Ultimately, his essay is a clarion call for archivists to establish a clear goal for the profession, namely to accept their role in risk management and providing accountability for the greater societal goal.  The role of an archivist, in my opinion, is to serve as an institution’s conscience!  Perhaps that is the reason why library science and archival studies are considered science.   He suggests that strategic thinking is required “Because strategic thinking focuses on end results, it demands “outcome” oriented, rather than “output” oriented, success measures. For example, instead of measuring the number of cubic feet of accessions (an output of the accessioning process), we might measure the percentage of requests for records satisfied (which comes closer to reflecting the purpose of accessioning).”

This seminal essay is a fascinating read and groundbreaking analysis of the sorry state of appraisal.  “What we have actually been doing is scheduling records to assure that nothing valuable is thrown away, but this is not at all equivalent to assuring that everything valuable is kept.  Instead, these methods reduce the overall quantity of documentation; presumably we have felt that if the chaff was separated from the wheat it would be easier to identify what was truly important.  The effect, however, is to direct most records management and archival energy into
controlling the destruction of the 99 percent of records which are of only temporary value, rather than into identifying the 1 percent we want, and making efforts to secure them.”

Using incendiary language, Bearman goes on to state the obvious:  “Appraisal, which is the method we have
employed to select or identify records, is bankrupt.  Not only is it hopeless to try to sort out the cascade of “values” that can be found in records and to develop a formula by which these are applied to records, 16 it wastes resources and rarely even encounters the evidence of those business functions which we most want to document.”

2D lifecycle or 3D continuum

This is a revolutionary essay, and I strongly encourage every archivist to read it and think about it deeply.  The ideas have mostly languished and been ignored in this country as we continue to use the life cycle model, but Bearman’s ideas are written in the international standards for records management (ISO 15489) and  widely embraced in Australia (and China) where, over the last two decades, they have conceptualized and implemented the “Australian records continuum” model to great effect and, in doing so, they are looking at born-digital assets and electronic records from perspectives of all users, functions, and needs.  In my opinion, it seems like the continuum model is a 3D version of the lifecycle, which reminds me of this image from A Wrinkle in Time in which Mrs. Who and Mrs.

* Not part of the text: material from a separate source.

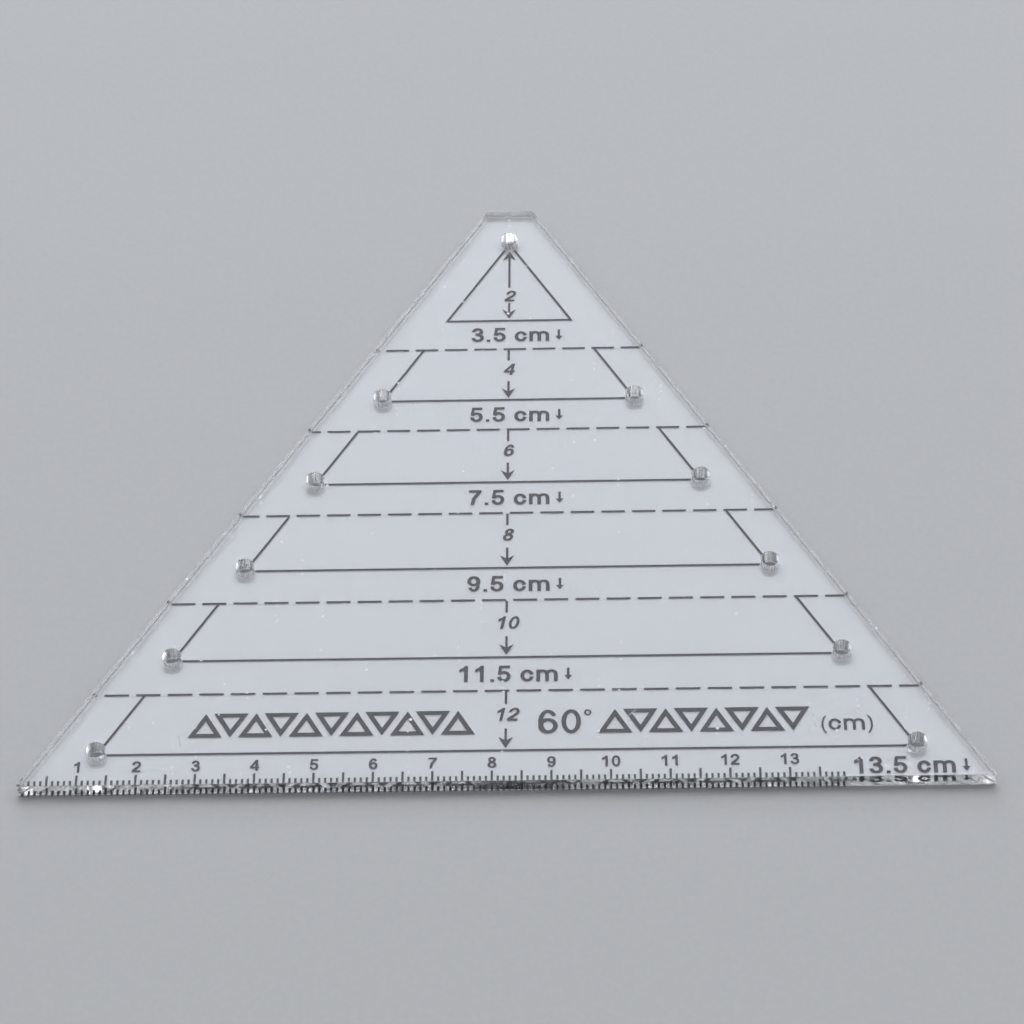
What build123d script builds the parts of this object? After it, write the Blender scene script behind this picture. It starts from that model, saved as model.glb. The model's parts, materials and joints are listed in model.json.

Whatsit explain time travel to Meg and Charles Wallace by showing how an ant can quickly move across a string if the two ends are brought closer together.   In other words, if archivists look at the desired end result, they can appraise and process accordingly.


After reading the Bearman essay for the first time and seeing how it has caused such dramatic changes in archival conceptualizations, methods, strategies and processes elsewhere, but is still not taught in any depth in US library or archival studies schools, I spoke with other nydawg members, and we decided to use it as the text as for our next discussion group on Tuesday August 23.   I hope to revisit this topic later.

One last point.  Because of the deluge of materials accessioned by archives, “uncataloged backlog among manuscripts collections was a mean of nearly one-third repository holdings”, leading the authors to claim “Cataloging is  function that is not working.”  With budgets cut and small staffs unable to make progress, Mark Greene and Dennis Meissner wrote another revolutionary piece titled “More Product, Less Process: Pragmatically Revamping Traditional Processing Approaches to Deal with Late 20th-Century Collections” [MPLP] which was a plea for minimal processing.

Unlike Bearman’s “Archival Strategies”, MPLP leads archivists to believe that we must remain passive filers or describers or catalogers or undertakers.  But without a better understanding of appraisal and how to do it, we are doomed with analog, paper, born-digital or electronic records!  The clearest example of this is the National Archives and Records Administration’s Electronic Records Archive (ERA) which, according to Archivist of the United States David Ferriero “At the moment, most of the electronic records in ERA are Presidential records from the George W. Bush White House.  This important collection includes more than 200 million e-mail messages and more than 3 million digital photographs, as well as more than 30 million additional electronic records in other formats. ”

A few weeks ago, I actually crunched the numbers and figured out that 200 million emails over the course of eight years works out to nearly one email a second!  (365 days a year x 8 years = 2920 days plus 2 (leap year days)  2922 x 24 hours a day = 70,128 hours x 60 mins in an hour = 4,207,680 x 60 seconds per minute = 252,460,800. )
After doing the math, my first thought was, “if we’re trying to process and preserve every email sent every second by the George W. Bush Administration, we must be doing something wrong.”  And now, I think I understand the problem: we’re not doing effective appraisal.  Although we still have to wait for public access to the emails, I am fairly confident that researchers will find that nearly 90 percent of the collection are duplicates, or that they are keeping copies of the sent email, the different received emails, plus backups of all of them.  With better appraisal, this task should not be so difficult, and would leave more time for catalogers to do more detailed descriptions (which will be more important later, especially with different formats of “moving images” which are not compatible  with newer versions of hardware (e.g. iPads don’t play Flash Video).